Amazon babes are cool.
eh celeron? You''re crazy. I''d say P3 or Athlon. Not P3(E) just P3 or P3(B). Seriously. If price worries you, get AMD k6-?. If performance worries you, get Athlon. Celeron''s are cheap because of their L2 cache. Trust me. 256k of missing L2 cache is noticable. P3(E) and Celerons have less L2 cache.
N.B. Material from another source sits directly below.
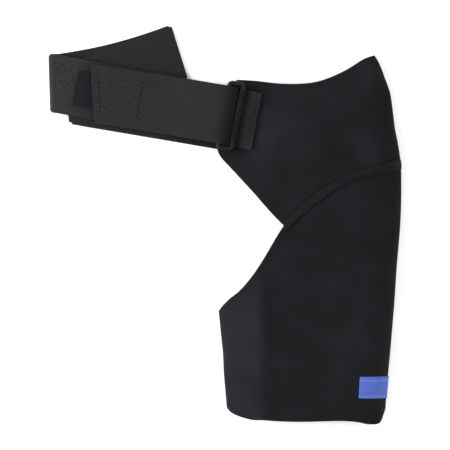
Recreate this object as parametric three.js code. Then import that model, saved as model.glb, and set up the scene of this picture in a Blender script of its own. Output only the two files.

I had a 200MHz pentium (1) which was overall faster than my friends NEW Celeron 300.
From experience, a Dual processor machine is better to develop on for a number of reasons:

When compiling, you can use the other processor to do other stuff instead of waiting for the thing to complete its compilation.

When you''re doing demo''s of whatever you''re doing, the perfomance you''re seeing will be similar (slightly faster) than that of a single CPU machine of the same type.

When you''re programming, you can be burning CDs in the background while playing music, while programming.

If your debug program runs away and becomes a processor hog, you should be able to do stuff because the OS you''re using should use the other CPU, giving you enough processing power to kill the runaway process.

If youre programming, and your browser crashes or some other service takes down your machine, you should have enough CPU control to kill the process and save your work to disk.

If you''re NOT devloping, and you want a games machine, then go single CPU. If you''re into development fulltime (ie: you use it to earn money >FULL TIME<), go Dual CPU.

I also recommend a 100Mbit network card in a development
environment.

I hope my experiences can help you.

As I say, if you''re doing fulltime development, go Dual CPU. Otherwise single CPU powermunger.

You wont see a high increase in speed, instead, you gain stability and efficiency.

My current development machine is:

Dual 300 Celeron (clocked to Dual 450)
256Meg Ram
RivaTNT
8GB HDD
SB64
WinNT
Multiboots of Win98, Win95, Linux, Solaris when I need to do compatability tests.

I dont have multi-monitors.... Thats the next thing, for when I do GFX debugging.
Very interesting. Burning CD's while working? That's great!

Edited by - nes8bit on 5/1/00 10:17:30 PM
Seriously, Dual CPU helps.

Bi-monthly we used to send out an updated school package to 12-14 schools. Instead of having one machine working for 12 hours, we get everyone to do 2. We''re done in an hour, no time productivity lost.

Cant afford to pay some chap to sit there copying all day . If the product is changing often, publishers arnt worth the cash until you''ve got a final product.

With a single CPU system, a debug error could potentially cause the copy to fail.